Les poèmes d’Homère consacrent le souvenir d’un des épisodes les plus considérables de la vie des peuples, puisqu’ils exposent ce qu’on savait de son temps sur le premier choc entre l’Asie et l’Europe et sur la naissance et la civilisation hellénique. L’Iliade, c’est la grande lutte ; l’Odyssée, c’est la grande découverte. Ainsi la double face des genèses est exposée dans ces poèmes dont la beauté et l’autorité tiennent du miracle. Seule la fraîcheur d’imagination propre aux peuples jeunes pouvait atteindre à cette claire et belle vision et expression des choses ; si belle et si claire que les siècles s’écoulent sans en ternir l’éclat. Que l’on discute sur l’authenticité même des événemens racontés par Homère, qu’avec Hérodote et Thucydide, on accepte d’autres versions, qu’avec Dion Chrysostome, on rejette tout ce qu’Homère raconte du siège de Troie ou, qu’avec les historiens modernes de la Grèce, on refoule Homère lui-même dans la légende mythique, les récits homériques n’en restent pas moins le témoignage le plus extraordinaire sur les anciens âges et le miroir fidèle du premier état de la société grecque, mille ans peut-être avant notre ère.

La religion, les mœurs, les coutumes, les monumens, les costumes, les armemens, la tactique terrestre, la tactique navale, tout ce qui peut intéresser l’homme dans son passé le plus reculé, tout cela est décrit avec un caractère de réalité, de franchise et de simplicité tel qu’on ne peut douter que les choses n’aient été telles quand les poèmes ont été composés.

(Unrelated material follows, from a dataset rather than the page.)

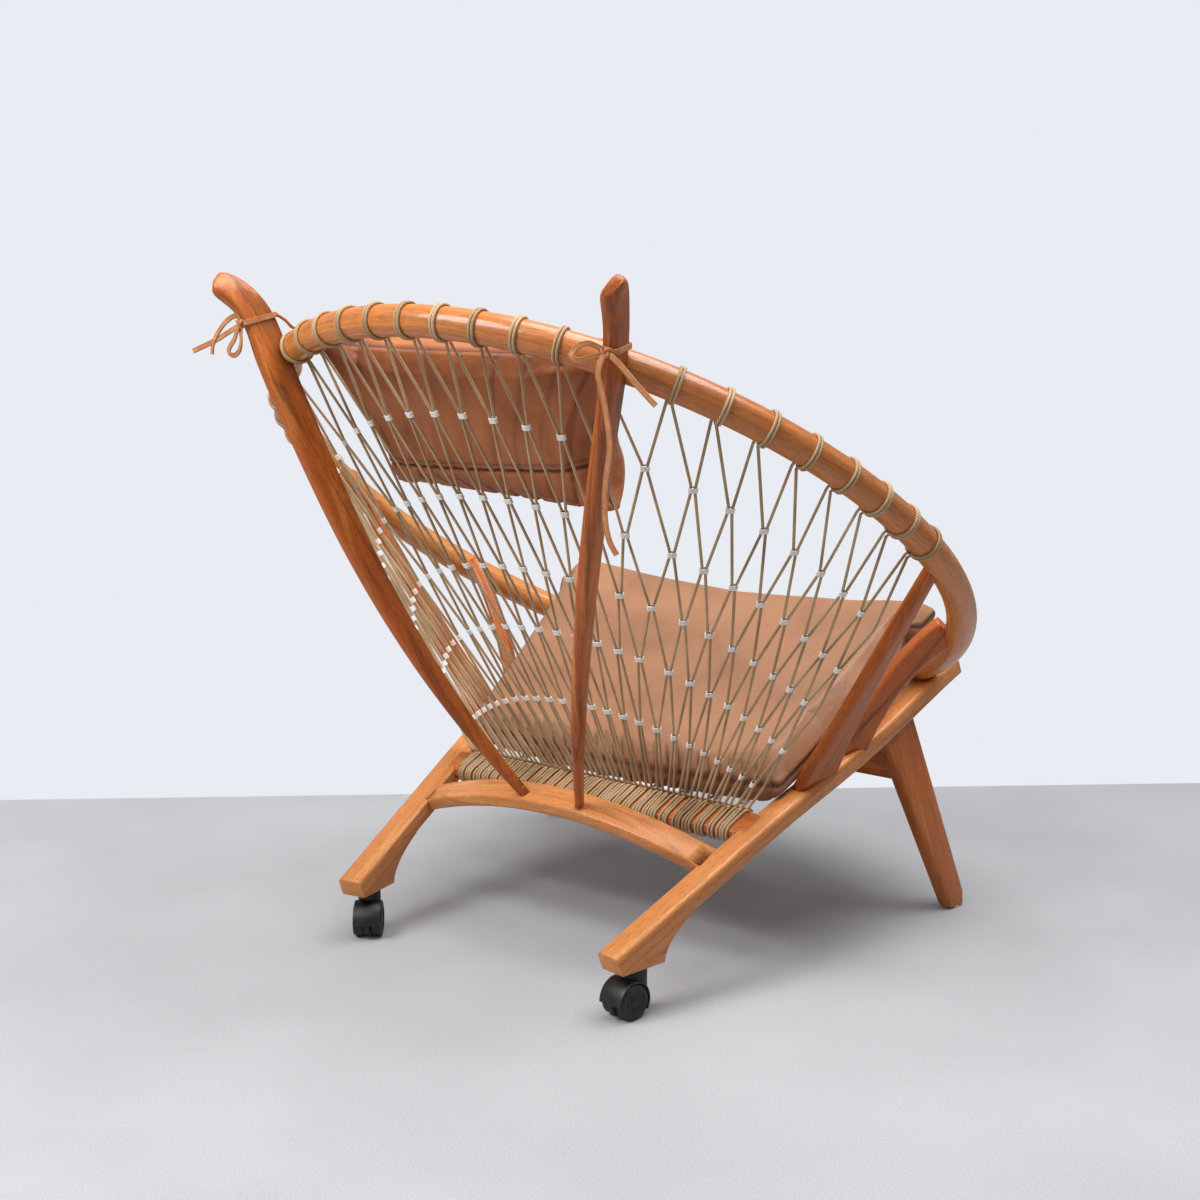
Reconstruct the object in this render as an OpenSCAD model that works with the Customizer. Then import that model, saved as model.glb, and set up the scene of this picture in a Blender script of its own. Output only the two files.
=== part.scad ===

Et si l’on ajoute que le périple d’Ulysse à travers la Méditerranée achève et complète une sorte de revue des connaissances humaines à cette même époque, si on reconnaît dans ce récit, selon une hypothèse ingénieuse, un portulan ou un résumé mnémotechnique des « guides de la mer, » tels qu’ils étaient en usage parmi les navigateurs hellènes, on admettra que l’aptitude « historique » manifestée, de si bonne heure, par la haute antiquité hellène lui assurait, dès lors, la prééminence sur tous les peuples.